#### RECORDS SUPPLIED
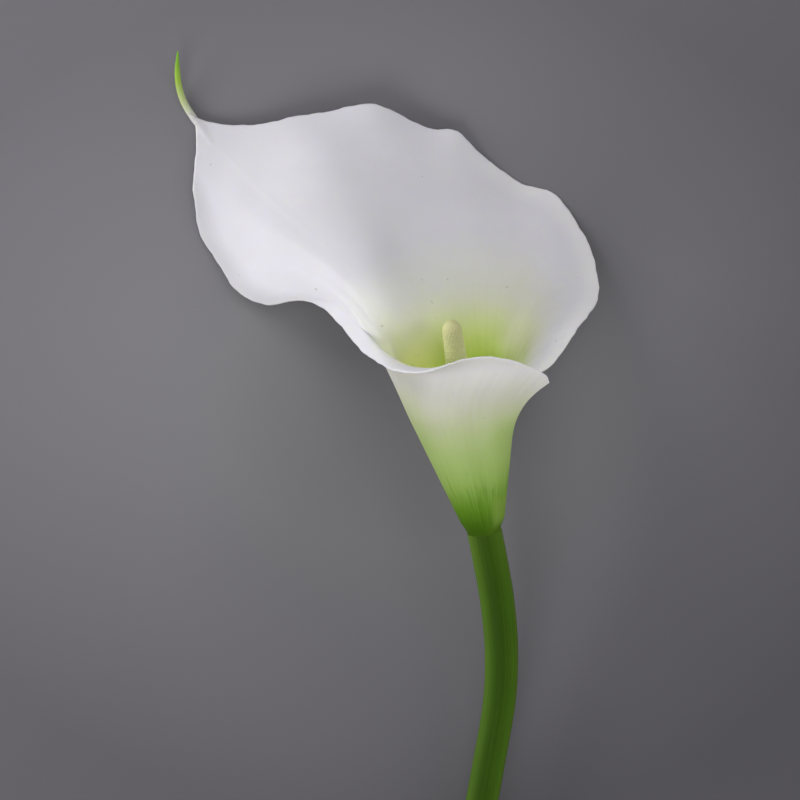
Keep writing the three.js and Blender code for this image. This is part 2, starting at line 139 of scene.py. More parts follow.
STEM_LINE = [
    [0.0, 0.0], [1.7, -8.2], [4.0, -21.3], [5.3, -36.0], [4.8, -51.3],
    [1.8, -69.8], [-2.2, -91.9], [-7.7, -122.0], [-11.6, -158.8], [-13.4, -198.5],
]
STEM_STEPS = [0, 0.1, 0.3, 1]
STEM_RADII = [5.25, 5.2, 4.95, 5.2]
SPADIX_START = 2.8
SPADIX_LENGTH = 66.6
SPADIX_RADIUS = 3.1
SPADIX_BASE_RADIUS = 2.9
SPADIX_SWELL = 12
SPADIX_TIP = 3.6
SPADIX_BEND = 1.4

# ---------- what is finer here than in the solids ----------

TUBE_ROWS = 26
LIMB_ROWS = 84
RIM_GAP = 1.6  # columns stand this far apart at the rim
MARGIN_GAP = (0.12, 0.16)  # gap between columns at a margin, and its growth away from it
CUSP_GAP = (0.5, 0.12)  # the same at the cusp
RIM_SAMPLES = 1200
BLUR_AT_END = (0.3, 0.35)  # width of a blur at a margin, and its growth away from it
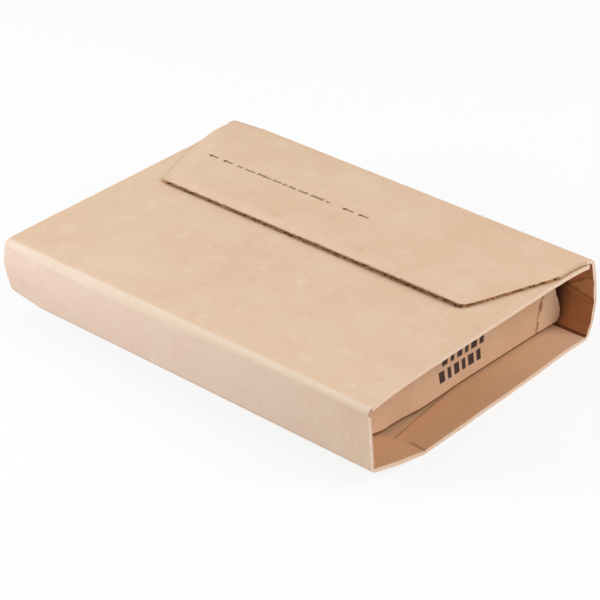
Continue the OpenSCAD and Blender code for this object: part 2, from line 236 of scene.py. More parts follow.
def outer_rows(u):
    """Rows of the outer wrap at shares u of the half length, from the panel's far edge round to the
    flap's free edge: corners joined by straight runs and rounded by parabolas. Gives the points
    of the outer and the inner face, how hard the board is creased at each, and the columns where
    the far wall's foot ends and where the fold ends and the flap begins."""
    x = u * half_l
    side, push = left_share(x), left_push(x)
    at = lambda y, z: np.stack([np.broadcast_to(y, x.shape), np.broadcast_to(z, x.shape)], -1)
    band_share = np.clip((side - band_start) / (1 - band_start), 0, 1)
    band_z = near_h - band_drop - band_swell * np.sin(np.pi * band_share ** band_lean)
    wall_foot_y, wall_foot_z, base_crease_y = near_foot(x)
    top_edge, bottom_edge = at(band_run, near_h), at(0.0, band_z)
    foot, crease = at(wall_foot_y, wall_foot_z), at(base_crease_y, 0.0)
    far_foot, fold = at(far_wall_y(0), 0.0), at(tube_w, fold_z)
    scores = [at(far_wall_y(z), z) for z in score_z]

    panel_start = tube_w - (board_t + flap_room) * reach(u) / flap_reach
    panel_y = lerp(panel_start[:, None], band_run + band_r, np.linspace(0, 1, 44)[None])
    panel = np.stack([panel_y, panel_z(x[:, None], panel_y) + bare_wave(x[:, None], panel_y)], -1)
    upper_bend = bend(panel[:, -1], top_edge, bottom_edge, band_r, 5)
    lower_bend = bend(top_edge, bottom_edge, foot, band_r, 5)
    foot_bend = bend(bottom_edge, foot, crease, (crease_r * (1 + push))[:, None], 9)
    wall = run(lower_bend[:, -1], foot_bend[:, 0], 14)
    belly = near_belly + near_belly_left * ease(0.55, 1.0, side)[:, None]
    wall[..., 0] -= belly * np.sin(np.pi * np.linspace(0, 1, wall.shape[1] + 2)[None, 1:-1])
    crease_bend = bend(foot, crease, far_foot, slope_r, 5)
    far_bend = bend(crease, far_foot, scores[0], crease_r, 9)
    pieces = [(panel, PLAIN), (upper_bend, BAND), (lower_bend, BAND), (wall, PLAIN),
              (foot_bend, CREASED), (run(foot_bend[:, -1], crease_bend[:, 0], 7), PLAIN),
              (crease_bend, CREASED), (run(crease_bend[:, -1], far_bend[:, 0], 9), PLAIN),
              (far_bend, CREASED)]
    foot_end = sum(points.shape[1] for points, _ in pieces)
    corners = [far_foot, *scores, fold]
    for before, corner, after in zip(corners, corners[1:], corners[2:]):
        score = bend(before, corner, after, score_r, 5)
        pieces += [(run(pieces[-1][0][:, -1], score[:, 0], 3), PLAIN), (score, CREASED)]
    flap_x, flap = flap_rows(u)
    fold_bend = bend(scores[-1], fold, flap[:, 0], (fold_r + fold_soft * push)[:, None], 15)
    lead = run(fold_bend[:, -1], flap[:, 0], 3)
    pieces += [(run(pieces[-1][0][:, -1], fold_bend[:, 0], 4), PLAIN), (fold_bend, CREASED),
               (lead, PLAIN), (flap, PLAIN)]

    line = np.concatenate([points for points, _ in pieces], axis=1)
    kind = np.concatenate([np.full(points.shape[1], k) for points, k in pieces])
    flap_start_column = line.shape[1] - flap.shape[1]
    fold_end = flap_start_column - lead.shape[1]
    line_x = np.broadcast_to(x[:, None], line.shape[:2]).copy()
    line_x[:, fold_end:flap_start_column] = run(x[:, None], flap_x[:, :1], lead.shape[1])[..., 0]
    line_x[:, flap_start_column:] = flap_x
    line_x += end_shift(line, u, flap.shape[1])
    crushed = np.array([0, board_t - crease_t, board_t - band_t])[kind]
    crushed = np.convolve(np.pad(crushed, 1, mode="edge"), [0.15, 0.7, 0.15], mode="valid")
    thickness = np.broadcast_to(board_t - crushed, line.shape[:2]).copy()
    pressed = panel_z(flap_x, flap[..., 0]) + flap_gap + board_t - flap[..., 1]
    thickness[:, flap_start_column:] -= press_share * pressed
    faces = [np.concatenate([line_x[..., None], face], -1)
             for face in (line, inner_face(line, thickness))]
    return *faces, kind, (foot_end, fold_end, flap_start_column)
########
DIRECTIONS FOR THIS TASK =
All lines above from the one containing "Continue the OpenSCAD" to the one containing "scores = [at(far_wall_y(z), z)" must be repeated exactly, both lines included, and no others.

COMPLETE OUTPUT =
Continue the OpenSCAD and Blender code for this object: part 2, from line 236 of scene.py. More parts follow.
def outer_rows(u):
    """Rows of the outer wrap at shares u of the half length, from the panel's far edge round to the
    flap's free edge: corners joined by straight runs and rounded by parabolas. Gives the points
    of the outer and the inner face, how hard the board is creased at each, and the columns where
    the far wall's foot ends and where the fold ends and the flap begins."""
    x = u * half_l
    side, push = left_share(x), left_push(x)
    at = lambda y, z: np.stack([np.broadcast_to(y, x.shape), np.broadcast_to(z, x.shape)], -1)
    band_share = np.clip((side - band_start) / (1 - band_start), 0, 1)
    band_z = near_h - band_drop - band_swell * np.sin(np.pi * band_share ** band_lean)
    wall_foot_y, wall_foot_z, base_crease_y = near_foot(x)
    top_edge, bottom_edge = at(band_run, near_h), at(0.0, band_z)
    foot, crease = at(wall_foot_y, wall_foot_z), at(base_crease_y, 0.0)
    far_foot, fold = at(far_wall_y(0), 0.0), at(tube_w, fold_z)
    scores = [at(far_wall_y(z), z) for z in score_z]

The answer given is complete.